Today, there was a practice auction. This is all handled online now. The page included the option to download data on the 9,000+ properties in CSV, XLS, or XML formats.
Diane is interested in the process and specifically in the land just to the south of our property. It currently has unpaid taxes, and if the executors of the former owner’s estate don’t pay up by June 1st, it will be included in the tax certificate auction. But she is also interested in what else is available out there.
That brings up an interesting problem. The downloaded data is minimal, giving just a parcel ID, outstanding tax balance, and some auction-related attributes. On the other hand, Diane would like information that is available online from another county office, that of the Property Appraiser.
I worked on a Python script to handle the job of getting additional information on acreage, zoning, the address, and bits like that. I hadn’t done anything with Python regular expressions to date, and started looking at that and getting less enthused by the minute. The issue is getting data out of an HTML page downloaded from the Property Appraiser. I could have it done in Perl right offhand, but wanted to develop my Python skills a bit.
On the other hand, getting the job done is the top priority, so while looking stuff up, I ran across the BeautifulSoup module for Python. The web site sounded promising, and a number of other people seemed to have found it useful. Very useful.
BeautifulSoup is an HTML/XML parser. It aims to not only handle clean XHTML, but also to do reasonable things with the sort of HTML people were writing when the Web was young, in other words, bad HTML.
I downloaded the module distribution, and got it uncompressed. Setup is simply
python setup.py -install
My usage so far is to pluck values out of adjacent cells in a table. I can load a BeautifulSoup object with the HTML in question, then ask it to find the label I’m looking for in text. Then I just ask it to retrieve the next text in the document, and that is the stuff I’m looking for.

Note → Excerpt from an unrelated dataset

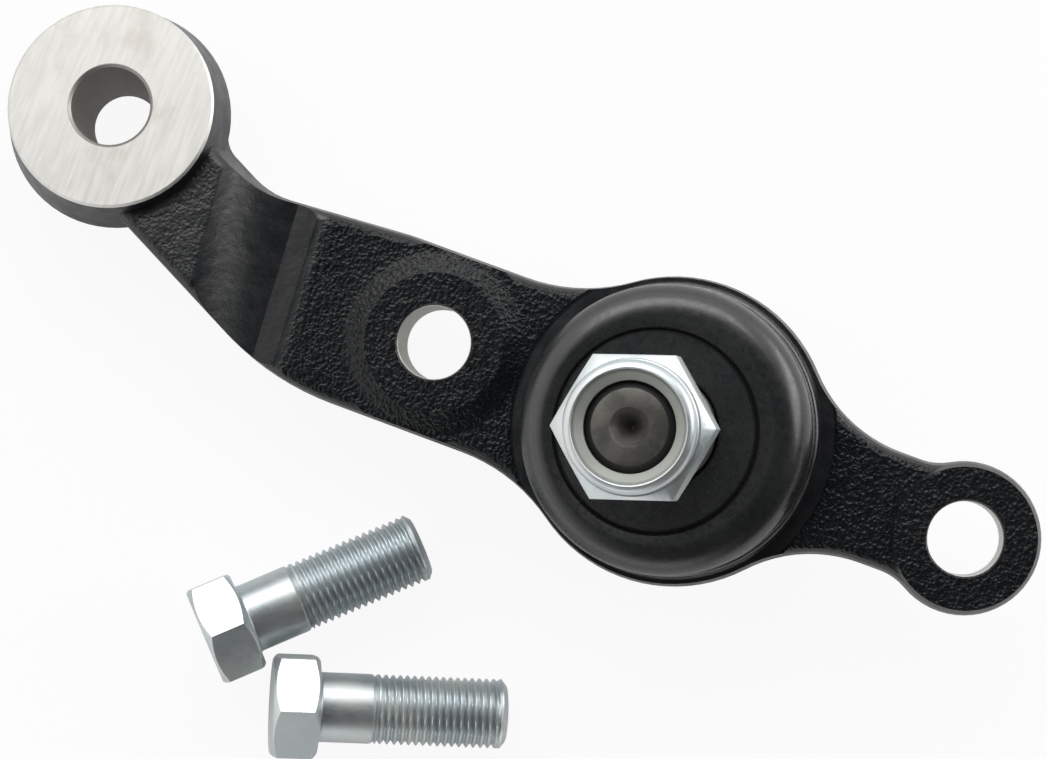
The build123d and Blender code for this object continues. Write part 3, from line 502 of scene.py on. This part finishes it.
def make_insert():
    bore = THREAD_R + THREAD_FIT
    top = NUT_HEIGHT - LIP_THICKNESS - INSERT_FIT
    floor = top - INSERT_HEIGHT
    rows = [(bore, floor), (INSERT_R, floor), (INSERT_R, top)]
    rows += arc((LIP_R - 0.35, top - 0.15), 0.15, 90, 100, 2)
    rows += [(LIP_R - 1.0, top - 0.45), (THREAD_R + 0.25, top - 0.75), (bore, top - 0.95)]
    insert = turned("insert_ring", rows, nut_place, nylon, segments=160, closed=True)
    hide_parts("nut_insert")
    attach(insert, "insert")
    return insert


make_nut()
make_insert()

# ---- ball stud --------------------------------------------------------------------------------
stud_place = place(ball_centre, stud_axis, swing_axis)


def make_stud():
    low = -degrees(atan2(BALL_FLAT, sqrt(BALL_R**2 - BALL_FLAT**2)))
    high = degrees(atan2(sqrt(BALL_R**2 - NECK_R**2), NECK_R))
    rows = [(0, -BALL_FLAT)]
    rows += arc((0, 0), BALL_R, low, high - 3, 36)
    rows += arc((NECK_R + 1.2, 10.55), 1.2, 232, 180, 5)
    rows += [(NECK_R, SEAT_START - 2.0)]
    rows += [(SEAT_R - 0.25, SEAT_START - 0.1), (SEAT_R, SEAT_START + 0.2), (SEAT_R, TAPER_START - 0.25)]
    rows += [(SEAT_R - 0.2, TAPER_START), (TAPER_LARGE_R, TAPER_START), (TAPER_SMALL_R, TAPER_END)]
    relief = THREAD_R - 0.9
    rows += [(relief, TAPER_END + 0.2), (relief, TAPER_END + 1.6), (THREAD_R - 0.1, TAPER_END + 2.4)]
    rows += thread_rows(THREAD_R, 0.82, 1.5, TAPER_END + 2.5, STUD_END - STUD_CHAMFER)
    rows += [(THREAD_R - STUD_CHAMFER, STUD_END - 0.06), (THREAD_R - STUD_CHAMFER - 0.12, STUD_END)]
    rows += [(CENTRE_DRILL_R + 0.12, STUD_END), (CENTRE_DRILL_R, STUD_END - 0.1)]
    rows += [(0.5, STUD_END - (CENTRE_DRILL_R - 0.5) * sqrt(3))]
    rows += [(0, STUD_END - CENTRE_DRILL_R * sqrt(3) + 0.4)]
    stud = turned("ball_stud_turned", rows, stud_place, stud_steel, segments=128)
    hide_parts("ball_stud")
    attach(stud, "stud")
    return stud


make_stud()

# ---- boot ---------------------------------------------------------------------------------------
BOOT_R = 24.0
COLLAR_R = 21.4
SHOULDER_Z = 14.4
RIM_Z = 17.0
BALL_Z = ball_centre.z / MM
ROLL_R = 19.15             # the rolled wall's middle line, and its height
ROLL_Z = 22.9
ROLL_OUTER = 4.95          # its radius outside and inside
ROLL_INNER = 2.9
DISC_R = 16.6
DISC_TOP = 18.0            # along the stud
DISC_DRAWN = 1.2           # the leaning stud draws the disc's edge this far to its side
WIRE_Z = 16.5
WIRE_GROOVE_R = 0.61
LEAN_START_Z = 18.0        # the wall takes up the stud's lean from here, over LEAN_HEIGHT
LEAN_HEIGHT = 7.0


def make_boot():
    """Rolled rubber wall that stands upright at its bead and leans with the stud at its disc."""
    upright = [(COLLAR_R + 0.3, RIM_Z + 0.2), (COLLAR_R + 0.3, SHOULDER_Z + 0.3)]
    upright += [(BOOT_R - 0.2, SHOULDER_Z + 0.3), (BOOT_R, SHOULDER_Z + 0.5)]
    upright += [(BOOT_R, WIRE_Z - WIRE_GROOVE_R)]
    upright += arc((BOOT_R, WIRE_Z), WIRE_GROOVE_R, 270, 90, 8)
    upright += [(BOOT_R, WIRE_Z + WIRE_GROOVE_R), (BOOT_R, 19.4)]
    upright += arc((BOOT_R - 0.4, 19.4), 0.4, 20, 90, 4)
    upright += [(BOOT_R - 0.55, 20.1)]
    outer = arc((ROLL_R, ROLL_Z), ROLL_OUTER, -32, 97, 40)
    roll = [(r, h) for r, h in outer if h > 20.4]
    roll_end_z = roll[-1][1]
    roll += [(DISC_R + 0.60, roll_end_z - 0.35), (DISC_R + 0.25, roll_end_z - 1.15)]
    disc_z = BALL_Z + DISC_TOP
    disc = [(DISC_R - 0.05, disc_z - 0.45), (DISC_R - 0.45, disc_z), (13.0, disc_z), (9.6, disc_z)]
    disc += [(9.3, disc_z - 0.3), (9.3, disc_z - 3.2), (9.9, disc_z - 3.9)]
    disc += [(13.5, disc_z - 3.6), (16.0, disc_z - 2.4)]
    back = arc((18.6, ROLL_Z), ROLL_INNER, 105, -10, 20) + [(21.9, 20.0)]
    rows = upright + roll + disc + back
    drawn = [max(0.0, 1 - abs(r - DISC_R) / 4.5) if h > 22 else 0.0 for r, h in rows]
    toward = (stud_axis - UP * stud_axis.z).normalized() * DISC_DRAWN * MM

    def warp(i, point):
        taken_up = min(max((rows[i][1] - LEAN_START_Z) / LEAN_HEIGHT, 0.0), 1.0)
        share = taken_up * taken_up * (3 - 2 * taken_up)
        point = Vector((point.x, point.y, point.z - ball_centre.z)) + toward * drawn[i]
        return ball_centre + Matrix.Rotation(stud_lean * share, 3, swing_axis) @ point

    boot = turned("dust_boot", rows, Matrix(), rubber, 192, closed=True, warp=warp, sharp=radians(40))
    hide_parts("boot")
    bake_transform(boot)
    return boot


make_boot()

# ---- mounting bolts ---------------------------------------------------------------------------
BOLT_R = 6.0
BOLT_FLATS = 17.0
BOLT_HEAD = 8.0
BOLT_LENGTH = 32.5
BOLT_SHANK = 9.7
BOLT_TIP = 1.3
BACK_Z = -8.5
HOUSING_TOUCH_X = -24.9
bench_along = Vector((bench_up.z, 0, -bench_up.x))
bench_across = Vector((0, 1, 0))
bench_origin = Vector((HOUSING_TOUCH_X, 0, BACK_Z)) * MM
BOLTS = {
    "mounting_bolt_a": ("bolt_a", (-15.0, -33.8), 43.1),
    "mounting_bolt_b": ("bolt_b", (8.8, -56.2), 17.3),
}


def make_bolt(node, body, tip, yaw):
    lift = atan((BOLT_FLATS / sqrt(3) - BOLT_R) / (BOLT_LENGTH - BOLT_TIP))
    heading = bench_along * cos(radians(yaw)) + bench_across * sin(radians(yaw))
    rise = BOLT_R * cos(lift) - BOLT_TIP * sin(lift)
    origin = bench_origin + (bench_along * tip[0] + bench_across * tip[1] + bench_up * rise) * MM
    axis = bench_up * sin(lift) - heading * cos(lift)
    matrix = place(origin, axis, bench_up)
    shank_start = BOLT_LENGTH - BOLT_SHANK
    rows = [(0, 0.0), (BOLT_R - 1.15, 0.0), (BOLT_R - 1.0, 0.06)]
    rows += thread_rows(BOLT_R, 0.68, 1.25, 0.9, shank_start - 0.3, fade=1.0)
    rows += [(BOLT_R - 0.45, shank_start), (BOLT_R - 0.05, shank_start + 0.5)]
    rows += [(BOLT_R, shank_start + 0.9), (BOLT_R, BOLT_LENGTH - 0.6)]
    rows += arc((BOLT_R + 0.5, BOLT_LENGTH - 0.5), 0.5, 180, 90, 4)
    rows += hexagon_rows(BOLT_FLATS, BOLT_LENGTH, BOLT_LENGTH + BOLT_HEAD)
    rows += [(0, BOLT_LENGTH + BOLT_HEAD)]
    bolt = turned(node + "_threaded", rows, matrix, zinc, segments=144)
    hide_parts(node)
    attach(bolt, body)
    return bolt


for node, (body, tip, yaw) in BOLTS.items():
    make_bolt(node, body, tip, yaw)

# ---- floor --------------------------------------------------------------------------------------
FLOOR_SHADOW = 0.08        # how much of the true shading the bench shows, the rest is plain white
FLOOR_MIRRORED = 0.22      # how white the bench is where metal mirrors it
FLOOR_REACH = 3.0          # metres from its middle to its sides


def make_floor():
    """The bench: a plain white sheet through the part's two resting edges."""
    n = Nodes("bench")
    n.set(Base_Color=grey(0.9), Roughness=0.9)
    glow = n.add("ShaderNodeEmission", Color=grey(1.0), Strength=1.0)
    path = n.add("ShaderNodeLightPath")
    mirrored = n.math("MULTIPLY", path.outputs["Is Glossy Ray"], FLOOR_MIRRORED)
    seen = n.math("MULTIPLY", path.outputs["Is Camera Ray"], 1.0 - FLOOR_SHADOW)
    share = n.math("MAXIMUM", seen, mirrored)
    both = n.add("ShaderNodeMixShader")
    output = n.tree.nodes["Material Output"]
    n.tree.links.new(share, both.inputs[0])
    n.tree.links.new(n.shader.outputs[0], both.inputs[1])
    n.tree.links.new(glow.outputs[0], both.inputs[2])
    n.tree.links.new(both.outputs[0], output.inputs["Surface"])
    reach = FLOOR_REACH
    mesh = bpy.data.meshes.new("bench")
    corners = [(-reach, -reach, 0), (reach, -reach, 0), (reach, reach, 0), (-reach, reach, 0)]
    mesh.from_pydata(corners, [], [(0, 1, 2, 3)])
    mesh.materials.append(n.material)
    floor = bpy.data.objects.new("bench", mesh)
    bpy.context.scene.collection.objects.link(floor)
    floor.matrix_world = place(bench_origin - bench_up * 0.05 * MM, bench_up, bench_along)


make_floor()

# ---- camera ---------------------------------------------------------------------------------------
PHOTO_WIDTH = 1047
FOCAL_PIXELS = 3200
SENSOR = 36.0
CAMERA_AT = Vector((23.84, -2.02, 550.77)) * MM
LOOK_TILT = radians(5.827)     # off straight down
LOOK_AZIMUTH = radians(178.56)
IMAGE_UP_TURN = radians(20.40)


def make_camera():
    data = bpy.data.cameras.new("camera")
    data.sensor_width = SENSOR
    data.lens = FOCAL_PIXELS / PHOTO_WIDTH * SENSOR
    data.clip_start = 0.01
    camera = bpy.data.objects.new("camera", data)
    bpy.context.scene.collection.objects.link(camera)
    sideways = Vector((cos(LOOK_AZIMUTH), sin(LOOK_AZIMUTH), 0))
    looking = sideways * sin(LOOK_TILT) - UP * cos(LOOK_TILT)
    image_up = Vector((-sin(IMAGE_UP_TURN), cos(IMAGE_UP_TURN), 0))
    image_up = (image_up - looking * looking.dot(image_up)).normalized()
    right = looking.cross(image_up)
    matrix = Matrix((right, image_up, -looking)).transposed().to_4x4()
    matrix.translation = CAMERA_AT
    camera.matrix_world = matrix
    bpy.context.scene.camera = camera
    return image_up, right


image_up, image_right = make_camera()

# ---- light ----------------------------------------------------------------------------------------
def make_panel(name, direction, distance, size, power):
    data = bpy.data.lights.new(name, "AREA")
    data.shape = "RECTANGLE"
    data.size, data.size_y = size
    data.energy = power
    lamp = bpy.data.objects.new(name, data)
    bpy.context.scene.collection.objects.link(lamp)
    direction = direction.normalized()
    lamp.matrix_world = place(direction * distance, direction, image_right)


make_panel("top_panel", UP * 0.75 + image_up * 0.85 - image_right * 0.1, 1.2, (1.3, 0.6), 7.2)
make_panel("side_panel", UP * 0.30 + image_up * 0.35 + image_right * 1.0, 1.3, (0.6, 1.3), 8.5)

TENT_DARK = 0.015
TENT_BRIGHT = 1.5


def make_world():
    """A white tent, brightest towards the top of the picture, open round the camera and at a side."""
    world = bpy.data.worlds.new("tent")
    bpy.context.scene.world = world
    world.use_nodes = True
    tree = world.node_tree
    n = Nodes.__new__(Nodes)
    n.tree = tree
    direction = n.add("ShaderNodeTexCoord").outputs["Generated"]
    back = image_right.cross(image_up)
    height = n.vector("DOT_PRODUCT", direction, tuple(back))
    hub = (UP - image_up * 0.06 + image_right * 0.12).normalized()
    away = n.ramp(n.vector("DOT_PRODUCT", direction, tuple(hub)), 0.993, 0.72, 0.0, 1.0)
    gap_side = (image_right * 0.85 - image_up * 0.53).normalized()
    gap = n.ramp(n.vector("DOT_PRODUCT", direction, tuple(gap_side)), 0.45, 0.85, 1.0, 0.05)
    towards_top = n.vector("DOT_PRODUCT", direction, tuple(image_up - image_right * 0.45))
    side = n.ramp(towards_top, -0.6, 0.7, 0.05, 0.75)
    near_floor = n.ramp(height, 0.65, 0.20, 0.0, 1.0)
    side = n.blend(near_floor, side, 1.0)
    lit = n.blend(n.math("MULTIPLY", n.math("MULTIPLY", away, side), gap), TENT_DARK, TENT_BRIGHT)
    path = n.add("ShaderNodeLightPath")
    seen = n.math("MAXIMUM", path.outputs["Is Camera Ray"], path.outputs["Is Transmission Ray"])
    tree.links.new(n.blend(seen, lit, 1.0), tree.nodes["Background"].inputs["Strength"])
    tree.nodes["Background"].inputs["Color"].default_value = grey(1.0)


make_world()

bpy.context.scene.view_settings.view_transform = "Standard"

Anytime one gets started with a library to do a job, it can take a while to get going with it. BeautifulSoup let me get my job done without a lot of effort on the initial learning curve. Right now, my script is about halfway through getting the additional data wanted for those 9,000+ properties. We’ll be able to look it over in the morning. The whole script I’m using is less than a hundred lines of code, and that reads in a CSV file, traverses that, gets the associated profile page from the Property Appraiser for each property, parses that with BeautifulSoup, adds the additional fields of info to the original, and writes out a new CSV file with the more complete data set.